M(x, y) dx + N(x, y) dy = 0 … (i)

dan memenuhi syarat

\frac{\partial M(x,y)}{\partial y} \neq \frac{\partial N(x,y)}{\partial x}

Penyelesaian PD tidak eksak dapat diperoleh dengan dengan mengalikan PD (i) dengan suatu fungsi u yang disebut Faktor Integral (FI), sehingga diperoleh PD eksak yaitu

u M(x, y) dx + u N(x, y) dy = 0 … (ii)

karena PD sudah berbentuk eksak, maka memenuhi

\frac{\partial (uM)}{\partial y} = \frac{\partial (uN)}{\partial x}

u \frac{\partial M}{\partial y} + M \frac{\partial u}{\partial y} = u \frac{\partial N}{\partial x} + N \frac{\partial u}{\partial y}

u (\frac{\partial M}{\partial y} \frac{\partial N}{\partial x} ) = – (M \frac{\partial u}{\partial y} – N \frac{\partial u}{\partial y} )

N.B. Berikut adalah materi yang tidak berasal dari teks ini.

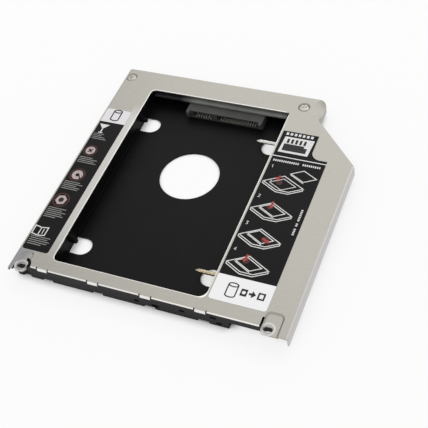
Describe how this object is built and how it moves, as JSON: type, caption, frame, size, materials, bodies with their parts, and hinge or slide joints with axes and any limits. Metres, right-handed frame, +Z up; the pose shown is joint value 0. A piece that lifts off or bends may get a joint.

RUMUS UMUM FAKTOR INTEGRAL

u(x, y) = \frac{-(M \frac{\partial u}{\partial y}-N \frac{\partial u}{\partial x})}{\frac{\partial M}{\partial y}-\frac{\partial N}{\partial x}}

Secara umum Faktor Integral terdiri dari tiga kasus yaitu

(a) FI u sebagai fungsi x saja

karena u sebagai fungsi x saja, maka

\frac{\partial u}{\partial x} = \frac{du}{dx} dan \frac{\partial u}{\partial y} = 0

Oleh karena itu, Rumus Umum Faktor Integral diatas dapat ditulis

u(x) = \frac{N \frac{du}{dx}}{\frac{\partial M}{\partial y}-\frac{\partial N}{\partial x}}

\frac{\partial M}{\partial y}-\frac{\partial N}{\partial x} dx = Q \frac{du}{u(x)}

\frac{\frac{\partial M}{\partial y}-\frac{\partial N}{\partial x}}{Q} dx = \frac{du}{u(x)}

\int \frac{\frac{\partial M}{\partial y}-\frac{\partial N}{\partial x}}{Q} dx = \int \frac{du}{u(x)}

\int \frac{\frac{\partial M}{\partial y}-\frac{\partial N}{\partial x}}{Q} dx = ln u

u(x) = e^{\int \frac{\frac{\partial M}{\partial y}-\frac{\partial N}{\partial x} dy}{Q}}

u(x) = e^{\int h(x) dx}

dengan h(x) = \frac{\frac{\partial M}{\partial y}-\frac{\partial N}{\partial x}}{Q}

(b) FI u sebagai fungsi y saja

karena u sebagai fungsi y saja, maka

\frac{\partial u}{\partial x} = 0 dan \frac{\partial u}{\partial y} = \frac{du}{dy}

Oleh karena itu, Rumus Umum Faktor Integral diatas dapat ditulis

u(y) = \frac{-M \frac{du}{dy}}{\frac{\partial M}{\partial y}-\frac{\partial N}{\partial x}}

\frac{\partial M}{\partial y}-\frac{\partial N}{\partial x} dy = -M \frac{du}{u(y)}

\frac{-(\frac{\partial M}{\partial y}-\frac{\partial N}{\partial x})}{M} dy = \frac{du}{u(y)}

\int \frac{-(\frac{\partial M}{\partial y}-\frac{\partial N}{\partial x})}{M} dy = \int \frac{du}{u(y)}

\int \frac{-(\frac{\partial M}{\partial y}-\frac{\partial N}{\partial x})}{M} dy = ln u

u(y) = e^{-\int (\frac{\frac{\partial M}{\partial y}-\frac{\partial N}{\partial x}) dy}{M}}

u(y) = e^{-\int h(y) dy}

dengan h(y) = \frac{\frac{\partial M}{\partial y}-\frac{\partial N}{\partial x}}{M}

(c) FI u sebagai fungsi x dan y

andaikan FI : u = u(x, y)

misal bentuk peubah x, y = v

maka FI : u = u(v)

\frac{\partial u}{\partial x} = \frac{\partial u}{\partial v} \frac{\partial v}{\partial x} … (iii)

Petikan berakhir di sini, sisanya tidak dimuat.